[Raw records]
— begin —

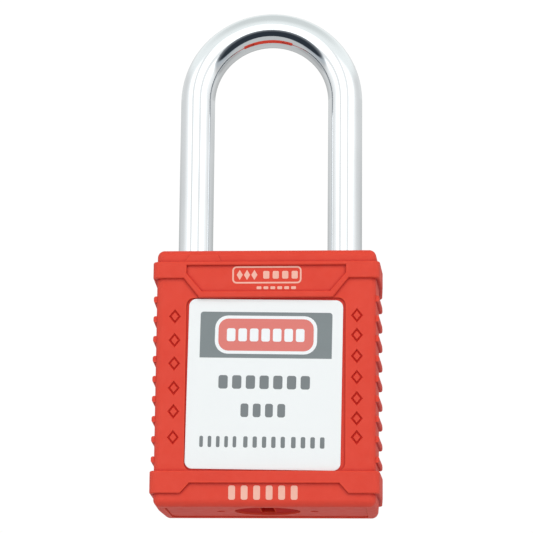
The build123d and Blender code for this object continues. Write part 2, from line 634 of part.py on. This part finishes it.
# ---------------------------------------------------------------- spring_cap: strip that closes the pin chambers
with BuildPart() as spring_cap:
    with BuildSketch(Plane.YZ.offset(CAP_FLOOR)):
        with Locations((0, (PIN_HEIGHTS[0] + PIN_HEIGHTS[-1]) / 2)):
            Rectangle(2 * SPRING_CAP_HALF_WIDTH, PIN_HEIGHTS[-1] - PIN_HEIGHTS[0] + 2 * SPRING_CAP_MARGIN)
    extrude(amount=SPRING_CAP_THICKNESS)
save(spring_cap, "spring_cap")

# ---------------------------------------------------------------- labels, one stuck in each recess
for name, side in (("front_label", FRONT), ("back_label", BACK)):
    with BuildPart() as label:
        with BuildSketch(side.offset(PANEL_HALF_DEPTH - RECESS_DEPTH)):
            with Locations((LABEL_CENTRE_X, LABEL_CENTRE_Z)):
                with Locations(Rotation(0, 0, LABEL_TILT)):
                    RectangleRounded(LABEL_WIDTH, LABEL_HEIGHT, LABEL_CORNER)
        extrude(amount=LABEL_THICKNESS)
    save(label, name)
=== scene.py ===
"""Looks of the safety padlock: camera, studio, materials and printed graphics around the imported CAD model."""

import json
from math import cos, pi, radians, sin

import bpy
from mathutils import Matrix, Vector


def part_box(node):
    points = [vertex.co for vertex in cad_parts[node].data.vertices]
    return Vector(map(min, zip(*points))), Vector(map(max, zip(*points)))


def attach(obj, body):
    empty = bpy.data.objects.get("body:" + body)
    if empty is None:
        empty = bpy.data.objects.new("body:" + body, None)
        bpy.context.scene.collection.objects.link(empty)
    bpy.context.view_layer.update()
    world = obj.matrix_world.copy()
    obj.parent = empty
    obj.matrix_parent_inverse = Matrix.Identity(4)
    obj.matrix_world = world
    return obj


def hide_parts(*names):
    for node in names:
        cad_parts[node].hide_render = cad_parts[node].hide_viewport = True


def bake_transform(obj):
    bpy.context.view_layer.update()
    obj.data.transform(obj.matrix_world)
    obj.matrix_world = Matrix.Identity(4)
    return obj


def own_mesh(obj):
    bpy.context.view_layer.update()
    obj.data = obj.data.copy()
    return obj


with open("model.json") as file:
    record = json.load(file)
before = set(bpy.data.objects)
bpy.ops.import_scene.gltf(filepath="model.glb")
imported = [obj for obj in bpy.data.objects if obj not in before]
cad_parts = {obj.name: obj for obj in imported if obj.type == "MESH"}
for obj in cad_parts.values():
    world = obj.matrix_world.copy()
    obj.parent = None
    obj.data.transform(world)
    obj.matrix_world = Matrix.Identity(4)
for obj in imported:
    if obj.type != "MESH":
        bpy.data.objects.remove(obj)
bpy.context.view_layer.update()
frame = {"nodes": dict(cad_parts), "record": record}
nodes = frame["nodes"]
MM = 0.001

# ---------------------------------------------------------------- camera
CAMERA_TARGET = Vector((-0.61, 0.0, 42.95)) * MM
CAMERA_AZIMUTH = radians(3.99)       # to the right of straight in front
CAMERA_ELEVATION = radians(-12.16)   # below the lock, looking up
CAMERA_ROLL = radians(0.57)
CAMERA_DISTANCE = 431.4 * MM
CAMERA_LENS = 167.4                  # mm, on a 36 mm sensor


def make_camera():
    """Camera at the viewing angle of the photograph."""
    back = Vector((
        sin(CAMERA_AZIMUTH) * cos(CAMERA_ELEVATION),
        -cos(CAMERA_AZIMUTH) * cos(CAMERA_ELEVATION),
        sin(CAMERA_ELEVATION),
    ))
    level_right = Vector((cos(CAMERA_AZIMUTH), sin(CAMERA_AZIMUTH), 0))
    level_up = back.cross(level_right)
    right = cos(CAMERA_ROLL) * level_right + sin(CAMERA_ROLL) * level_up
    up = -sin(CAMERA_ROLL) * level_right + cos(CAMERA_ROLL) * level_up
    data = bpy.data.cameras.new("camera")
    data.lens = CAMERA_LENS
    data.sensor_width = 36
    data.clip_start = 0.01
    camera = bpy.data.objects.new("camera", data)
    turn = Matrix((right, up, back)).transposed().to_4x4()
    camera.matrix_world = Matrix.Translation(CAMERA_TARGET + back * CAMERA_DISTANCE) @ turn
    bpy.context.scene.collection.objects.link(camera)
    bpy.context.scene.camera = camera


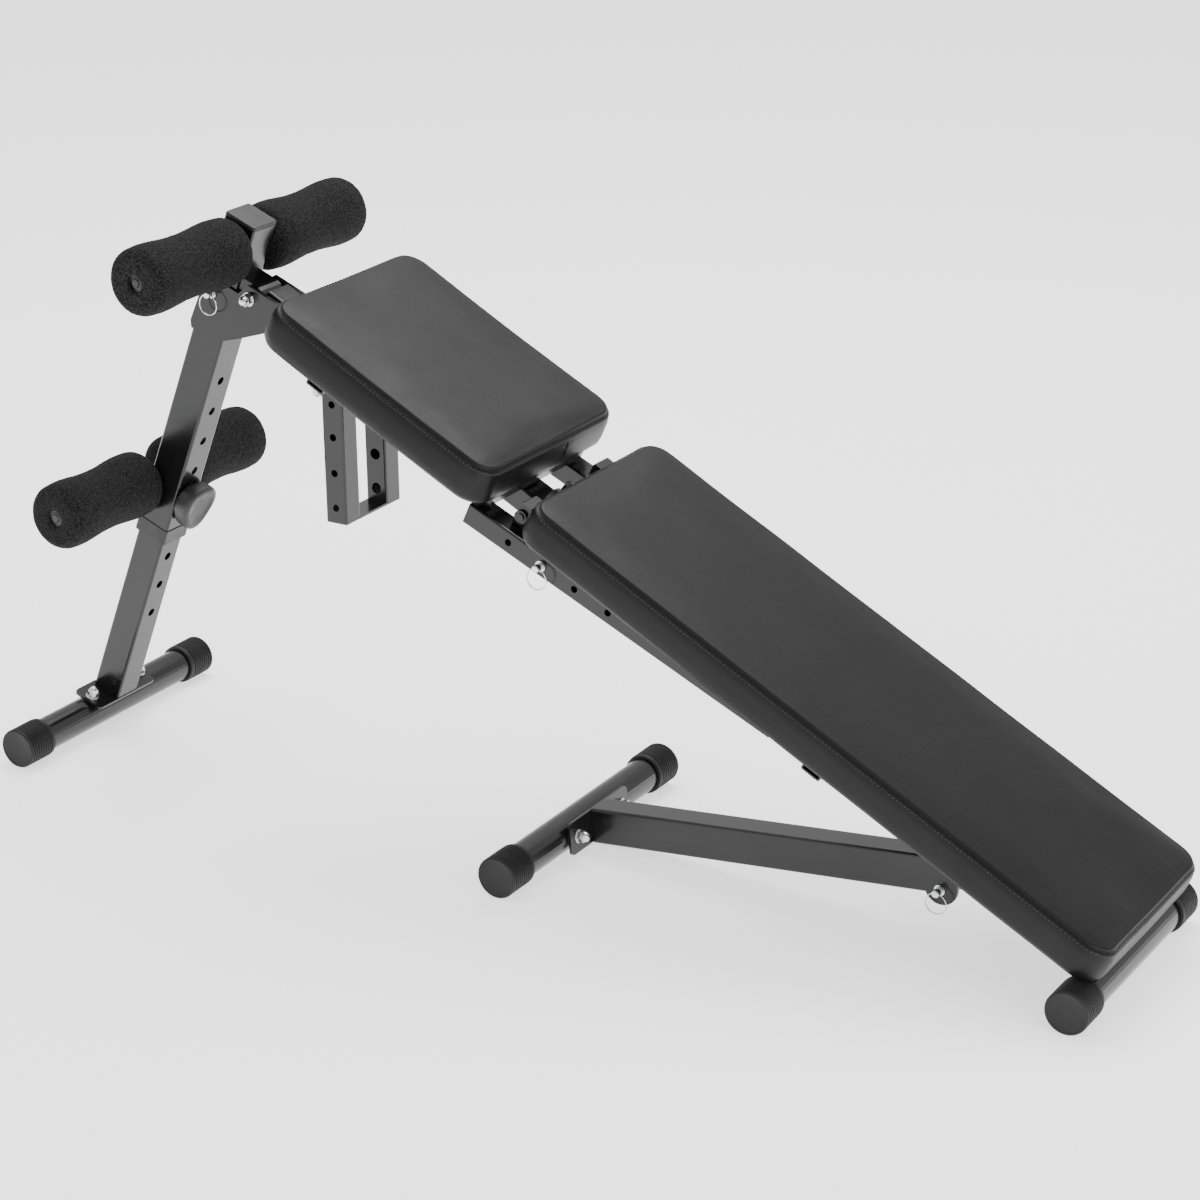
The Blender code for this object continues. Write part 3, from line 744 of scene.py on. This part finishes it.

— end —

- **TASK OBJECTIVE**: Repeat word for word the lines from the line with "obj.parent = empty" to the line with "CAMERA_LENS = 167.4", both lines included.

- **COMPLETE OUTPUT**:
    obj.parent = empty
    obj.matrix_parent_inverse = Matrix.Identity(4)
    obj.matrix_world = world
    return obj


def hide_parts(*names):
    for node in names:
        cad_parts[node].hide_render = cad_parts[node].hide_viewport = True


def bake_transform(obj):
    bpy.context.view_layer.update()
    obj.data.transform(obj.matrix_world)
    obj.matrix_world = Matrix.Identity(4)
    return obj


def own_mesh(obj):
    bpy.context.view_layer.update()
    obj.data = obj.data.copy()
    return obj


with open("model.json") as file:
    record = json.load(file)
before = set(bpy.data.objects)
bpy.ops.import_scene.gltf(filepath="model.glb")
imported = [obj for obj in bpy.data.objects if obj not in before]
cad_parts = {obj.name: obj for obj in imported if obj.type == "MESH"}
for obj in cad_parts.values():
    world = obj.matrix_world.copy()
    obj.parent = None
    obj.data.transform(world)
    obj.matrix_world = Matrix.Identity(4)
for obj in imported:
    if obj.type != "MESH":
        bpy.data.objects.remove(obj)
bpy.context.view_layer.update()
frame = {"nodes": dict(cad_parts), "record": record}
nodes = frame["nodes"]
MM = 0.001

# ---------------------------------------------------------------- camera
CAMERA_TARGET = Vector((-0.61, 0.0, 42.95)) * MM
CAMERA_AZIMUTH = radians(3.99)       # to the right of straight in front
CAMERA_ELEVATION = radians(-12.16)   # below the lock, looking up
CAMERA_ROLL = radians(0.57)
CAMERA_DISTANCE = 431.4 * MM
CAMERA_LENS = 167.4                  # mm, on a 36 mm sensor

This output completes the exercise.